Visiting haunted places
Visiting haunted places like a haunted house or hayride (particularly in the northeastern or Midwest of the USA) is another activity done around Halloween. Some of these events may not be necessarily held to meet the actual ghosts, but they take the scenes or themes of supernatural characters or presentations from horror movies which are regarded as the “haunted trail,” in which public come to meet with the supernatural-themed figures. In the United States, Knott’s Halloween Haunt at California’s Knott’s Berry Farm, Walt Disney World’s Magic Kingdom, Disney land Resort, the Universal Studios theme parks in Orlando and Hollywood become the largest Halloween attractions for their annual Halloween events.
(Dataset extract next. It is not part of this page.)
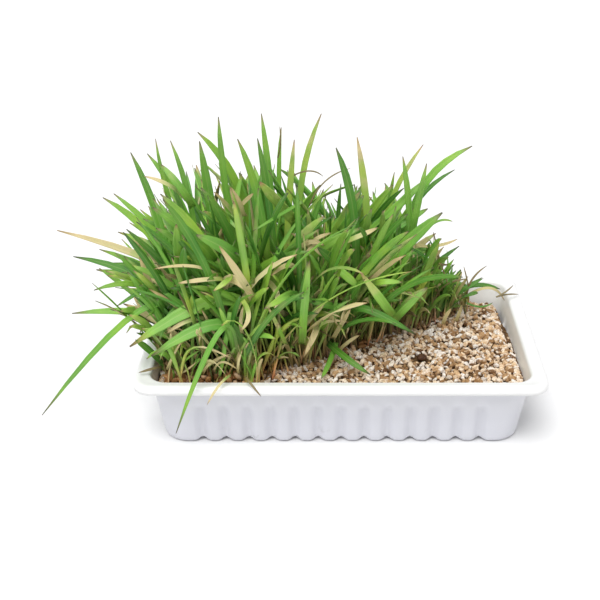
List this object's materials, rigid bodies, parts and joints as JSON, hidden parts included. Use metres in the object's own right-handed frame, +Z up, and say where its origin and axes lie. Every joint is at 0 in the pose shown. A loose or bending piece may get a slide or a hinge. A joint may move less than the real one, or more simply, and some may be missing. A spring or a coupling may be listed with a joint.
{
  "type": "wheatgrass tray",
  "caption": "Rectangular white plastic seedling tray with a wide rim and fluted walls, filled with granules and a dense clump of wheatgrass leaning out over one end.",
  "frame": {"origin": "centre of the tray's flat underside", "axes": "+Z up, +X along the tray's length towards its bare end, +Y towards the back"},
  "size_m": [0.307, 0.188, 0.188],
  "materials": {
    "white_plastic": "thin vacuum-formed white plastic, soft sheen",
    "granules": "loose expanded mineral granules, cream, gold and brown",
    "leaf": "fresh grass leaves with fine lengthwise veins, pale stems",
    "dry_leaf": "yellowed and dry grass leaves",
    "husk": "dark dull seed case"
  },
  "bodies": {
    "root": {"dry_clump_02": "dry_leaf", "dry_clump_08": "dry_leaf", "dry_clump_09": "dry_leaf", "dry_clump_12": "dry_leaf", "dry_clump_20": "dry_leaf", "granule_bed": "granules", "green_clump_00": "leaf", "green_clump_01": "leaf", "green_clump_03": "leaf", "green_clump_04": "leaf", "green_clump_05": "leaf", "green_clump_06": "leaf", "green_clump_07": "leaf", "green_clump_10": "leaf", "green_clump_11": "leaf", "green_clump_13": "leaf", "green_clump_14": "leaf", "green_clump_15": "leaf", "green_clump_16": "leaf", "green_clump_17": "leaf", "green_clump_18": "leaf", "green_clump_19": "leaf", "green_clump_21": "leaf", "green_clump_22": "leaf", "green_clump_23": "leaf", "green_clump_24": "leaf", "green_clump_25": "leaf", "green_clump_26": "leaf", "green_clump_27": "leaf", "green_clump_28": "leaf", "green_clump_29": "leaf", "green_clump_30": "leaf", "green_clump_31": "leaf", "green_clump_32": "leaf", "green_clump_33": "leaf", "green_clump_34": "leaf", "green_clump_35": "leaf", "green_clump_36": "leaf", "green_clump_37": "leaf", "green_clump_38": "leaf", "seed_husk": "husk", "tray": "white_plastic"}
  },
  "joints": []
}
A traditional Halloween meal called Colcannon is eaten at lunch-time (in Ireland, midday-meal sometimes refers to “dinner”). This meal is always mixed with coins wrapped in grease-proof paper.
“Barmbrack” is the traditional Halloween cake in Ireland. It is a key feature of an Irish custom. It contains various objects such as a pea, a stick, a piece of cloth, a ring and a small coin (originally, a silver sixpence was used) baked into the bread which is used as a sort of fortune-telling game. Each item signifies a meaning to the people concerned: the pea, the person would not marry that year; the stick, “to beat one’s wife with”, would have an unhappy marriage or continually be in disputes; the cloth or rag, would have bad luck or be poor; the ring, would be married within the year; and the coin, would enjoy good fortune or be rich.
As Halloween is the holiday comes in the wake of annual apple harvest, the apples are used to make candy apple, or commonly known as toffee or taffy apples. They are made by rolling whole apples in sticky sugar syrup, and sometimes rolling them in nuts.
I’m Jack…It’s time…I’m right here waiting….heeheehee…
The black cat growls in horror, “miaooooo…..!!!!”
This is the night He comes home…..right here waiting there….
Happy Halloween, hheeee….hehehe…hhhaaha…
It’s time he comes home, he’s waiting there.